Maurice Lévy, par ailleurs président de la très influente Association française des entreprises privées (Afep), qui regroupe les 80 plus importantes sociétés françaises, avait défrayé la chronique en août 2011 en écrivant dans le journal "Le Monde" : "il me paraît indispensable que l'effort de solidarité passe d'abord par ceux que le sort a préservé". En d'autres termes, il plaidait pour une imposition supplémentaire sur les hauts revenus... Au grand dam de ses pairs. Or, le même, quelques mois plus tard, s'insurgeait devant la décision de François Hollande d'instaurer un taux marginal à 75% sur les très hauts revenus "Ce débat est un écran de fumée par rapport aux véritables enjeux. Le niveaux des prélèvements français est l'un des plus élevés au monde". écrit-il début mars 2012 sur le Huffington Post. Alors, deux poids, deux mesures ? Pas tout à fait en vérité. Dès le mois d'août 2001, Maurice Lévy accompagnait sa proposition de taxer davantage les hauts revenus de conditions visant à limiter les dépenses publiques. Et le patron de Publicis précisait que la taxation supplémentaire ne pouvait être que provisoire.


... Mais contre toute mesure pérenne

Or, en octobre 2011, dans le cadre du projet de loi de finances 2012, le gouvernement Fillon a fait adopter une mesure "temporaire" instituant une "taxation exceptionnelle supplémentaire" (au-delà du taux de 41% de la dernière tranche d'impôt sur le revenu) de 3% pour les revenus compris entre 250.00. et 500.000 euros et de 4% pour les revenus supérieurs à ce seuil.
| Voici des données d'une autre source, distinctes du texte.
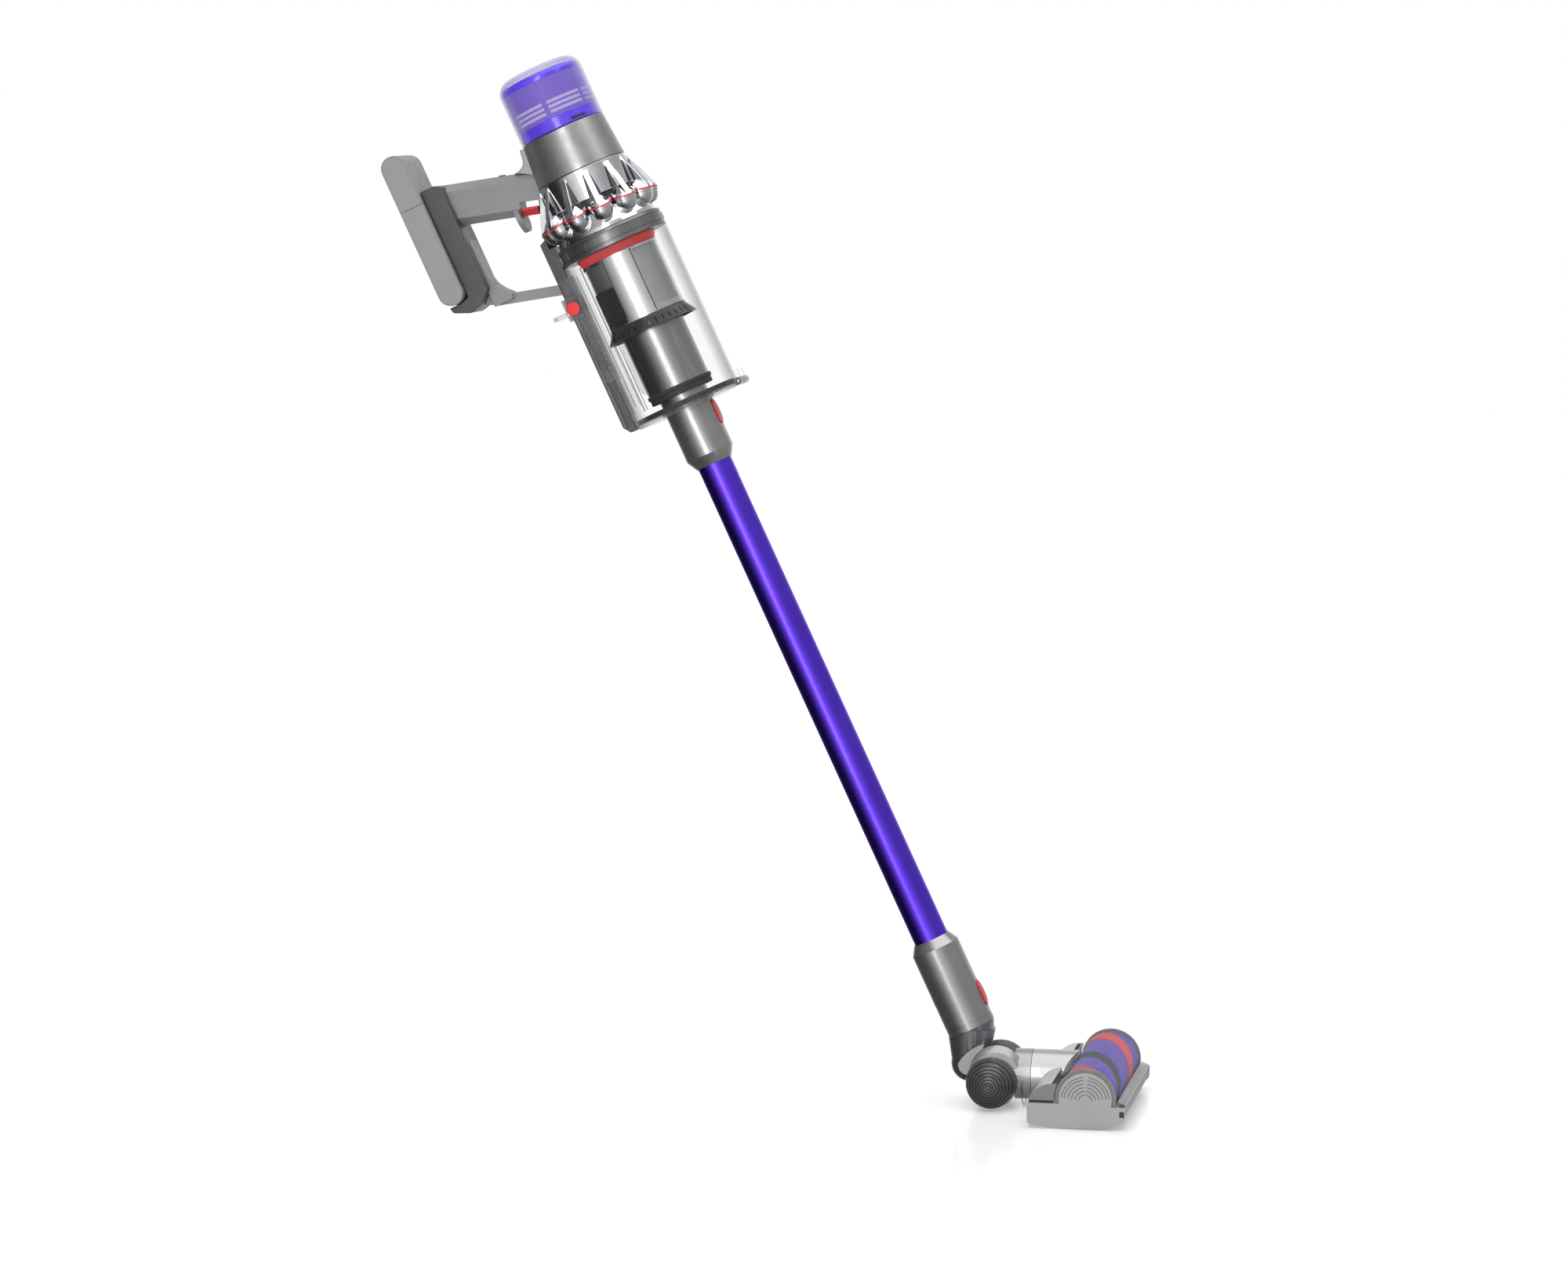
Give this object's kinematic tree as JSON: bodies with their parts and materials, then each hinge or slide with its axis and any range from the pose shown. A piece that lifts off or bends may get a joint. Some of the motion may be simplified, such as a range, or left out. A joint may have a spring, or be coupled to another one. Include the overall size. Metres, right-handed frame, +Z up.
{
  "type": "upright stick vacuum cleaner",
  "caption": "Cordless stick vacuum cleaner with a clear cyclone bin, leaning wand, ball-jointed neck and soft-roller floor head.",
  "frame": {"origin": "on the floor, below the middle of the whole object", "axes": "+X towards the front of the floor head, +Y to the left of a person pushing it, +Z up"},
  "size_m": [0.8459, 0.25, 1.1583],
  "materials": {
    "satin_grey_plastic": "satin moulded plastic with a fine eggshell texture",
    "dark_grey_plastic": "satin dark grey moulded plastic",
    "pale_grey_plastic": "satin pale grey moulded plastic",
    "chrome_plate": "bright plated plastic",
    "clear_plastic": "clear gloss moulded plastic",
    "violet_anodised": "satin anodised",
    "violet_plastic": "satin moulded plastic",
    "filter_fabric": "pleated filter cloth",
    "red_plastic": "satin gloss moulded plastic",
    "black_rubber": "matte",
    "bright_metal": "bright satin sheet",
    "steel": "turned steel",
    "copper_winding": "lacquered copper wire",
    "board_green": "lacquered circuit board",
    "cell_wrap": "shrink wrapped",
    "violet_pile": "soft woven nylon pile",
    "red_bristle": "stiff nylon bristles",
    "dark_bristle": "fine conductive filaments"
  },
  "bodies": {
    "main_body": {"motor_housing": "dark_grey_plastic", "motor_bucket": "dark_grey_plastic", "motor_stator": "copper_winding", "motor_bearings": "steel", "cyclone_manifold": "chrome_plate", "cyclone_gasket": "red_plastic", "cyclone_domes": "chrome_plate", "cyclone_cones": "dark_grey_plastic", "bin_collar": "dark_grey_plastic", "shroud_band": "red_plastic", "shroud": "bright_metal", "shroud_mesh": "bright_metal", "shroud_skirt": "dark_grey_plastic", "dust_cylinder": "satin_grey_plastic", "dust_fin": "clear_plastic", "inlet_seal": "black_rubber", "inlet_collar": "satin_grey_plastic", "bin_runner": "dark_grey_plastic", "grip_bar": "satin_grey_plastic", "finger_guard": "satin_grey_plastic", "battery_shoe": "dark_grey_plastic", "handle_strut": "satin_grey_plastic", "battery_case": "satin_grey_plastic", "battery_cells": "cell_wrap", "charge_socket": "dark_grey_plastic", "case_screws": "steel", "control_board": "board_green", "wand_upper_collar": "satin_grey_plastic", "wand_tube": "violet_anodised", "wand_lower_collar": "satin_grey_plastic", "neck_connector": "satin_grey_plastic", "elbow_tube": "satin_grey_plastic"},
    "filter": {"filter_cap": "clear_plastic", "filter_media": "filter_fabric", "filter_frame": "violet_plastic"},
    "rotor": {"motor_rotor": "steel", "impeller": "dark_grey_plastic"},
    "trigger": {"trigger": "red_plastic"},
    "mode_button": {"mode_button": "dark_grey_plastic"},
    "bin": {"bin_shell": "clear_plastic", "bin_guides": "clear_plastic", "door_pin": "steel"},
    "bin_lever": {"bin_lever": "red_plastic"},
    "bin_door": {"bin_door": "clear_plastic", "door_seal": "black_rubber"},
    "release_upper": {"release_button_upper": "red_plastic"},
    "release_lower": {"release_button_lower": "red_plastic"},
    "neck": {"yoke": "pale_grey_plastic", "wheel_axle": "steel"},
    "wheel_left": {"wheel_left": "dark_grey_plastic"},
    "wheel_right": {"wheel_right": "dark_grey_plastic"},
    "head": {"head_frame": "dark_grey_plastic", "end_caps": "dark_grey_plastic", "clear_cover": "clear_plastic", "brush_motor": "steel"},
    "sole_wheels": {"sole_wheels": "black_rubber"},
    "brush_roller": {"brush_core": "dark_grey_plastic", "brush_pile": "violet_pile", "brush_bristles": "red_bristle", "brush_dark_strip": "dark_bristle"}
  },
  "joints": [
    {"name": "trigger_pull", "type": "slide", "parent": "main_body", "child": "trigger", "axis": [-0.1564, 0, 0.9877], "range_m": [0, 0.006], "stiffness_N_per_m": 300, "springref_m": -0.002},
    {"name": "mode_button_press", "type": "slide", "parent": "main_body", "child": "mode_button", "axis": [0.1564, 0, -0.9877], "range_m": [0, 0.001], "stiffness_N_per_m": 400, "springref_m": -0.001},
    {"name": "filter_twist", "type": "hinge", "parent": "main_body", "child": "filter", "pos_m": [-0.2289, 0, 1.08435], "axis": [-0.4226, 0, 0.9063], "range_deg": [0, 35]},
    {"name": "motor_spin", "type": "hinge", "parent": "main_body", "child": "rotor", "pos_m": [-0.22045, 0, 1.06622], "axis": [-0.4226, 0, 0.9063], "continuous": true},
    {"name": "bin_slide", "type": "slide", "parent": "main_body", "child": "bin", "axis": [0.4226, 0, -0.9063], "range_m": [0, 0.06]},
    {"name": "bin_lever_push", "type": "slide", "parent": "bin", "child": "bin_lever", "axis": [0.4226, 0, -0.9063], "range_m": [0, 0.01], "stiffness_N_per_m": 250, "springref_m": -0.003},
    {"name": "bin_door_swing", "type": "hinge", "parent": "bin", "child": "bin_door", "pos_m": [-0.02367, 0, 0.80159], "axis": [0, -1, 0], "range_deg": [0, 11]},
    {"name": "upper_release_press", "type": "slide", "parent": "main_body", "child": "release_upper", "axis": [-0.9063, 0, -0.4226], "range_m": [0, 0.0025], "stiffness_N_per_m": 500, "springref_m": -0.001},
    {"name": "lower_release_press", "type": "slide", "parent": "main_body", "child": "release_lower", "axis": [-0.9063, 0, -0.4226], "range_m": [0, 0.0025], "stiffness_N_per_m": 500, "springref_m": -0.001},
    {"name": "neck_pitch", "type": "hinge", "parent": "main_body", "child": "neck", "pos_m": [0.26345, 0, 0.0285], "axis": [0, 1, 0], "range_deg": [-28, 40]},
    {"name": "wheel_left_spin", "type": "hinge", "parent": "neck", "child": "wheel_left", "pos_m": [0.26345, 0.04, 0.0285], "axis": [0, 1, 0], "continuous": true},
    {"name": "wheel_right_spin", "type": "hinge", "parent": "neck", "child": "wheel_right", "pos_m": [0.26345, -0.04, 0.0285], "axis": [0, 1, 0], "continuous": true},
    {"name": "head_swivel", "type": "hinge", "parent": "neck", "child": "head", "pos_m": [0.31345, 0, 0.035], "axis": [1, 0, 0], "range_deg": [-60, 60]},
    {"name": "sole_wheels_spin", "type": "hinge", "parent": "head", "child": "sole_wheels", "pos_m": [0.32895, 0, 0.0055], "axis": [0, 1, 0], "continuous": true},
    {"name": "brush_spin", "type": "hinge", "parent": "head", "child": "brush_roller", "pos_m": [0.37945, 0, 0.0319], "axis": [0, 1, 0], "continuous": true}
  ]
}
Prélèvement en vigueur, prévoit le texte, "jusqu'à ce que les finances publiques soient à l'équilibre". Soit, au mieux, 2016 ou 2017.
Adepte de la formule "Il faut que tout change pour que rien ne change", lancée par Tancrédi, dans "Le Guépard", le chef-d'?uvre de Lampedusa, Maurice Lévy s'était satisfait de cette mesure.... En théorie, avec, cette surtaxation, il devrait verser, au titre de l'IRPP, 7,2 millions des 16 millions d'euros de rémunération différée perçus.

Ses 16 millions seraient imposés à hauteur de 7,2 millions, 12 millions ou 12,6 millions selon le choix du prochain président

Avec la mesure prônée par François Hollande, le dû de Maurice Lévy s'élèverait à... 12 millions d'euros. Sauf que, Michel Sapin, ancien ministre PS de l'Economie et très proche de François Hollande, convenait que pour les revenus exceptionnels, l'imposition pourrait être étalée dans le temps. Enfin, Avec Jean-Luc Mélenchon aux commandes, Maurice Lévy aurait été contraint de reverser 1,4 million annuellement durant 9 ans, soit 12,6 millions d'euros.
Au-delà de ce théorique et approximatif exercice fiscal, "l'affaire Maurice Lévy" vient grossir le déjà très nourri dossier des rémunérations des dirigeants des grandes entreprises. Ainsi, Antoine Zacharias, ancien patron de du groupe Vinci, qui a quitté son entreprise en 2006 avec une indemnité de 12,8 millions d'euros, une retraite complémentaire annuelle de.. 2,1 millions, sans compter les plans de stock-options.

Il a depuis été mis en examen pour abus de bien sociaux. Ou encore en 2009, les cadres dirigeants de la Société Générale avaient dû, face à la pression publique, renoncer à s'attribuer 320.000 stock-options, alors que la banque avait bénéficié d'une aide de l'Etat de 1,7 milliard, notamment en raison des dysfonctionnement mis en lumière avec l'affaire du trader Jérôme Kerviel qui avait fait perdre 4,9 milliards à l'établissement.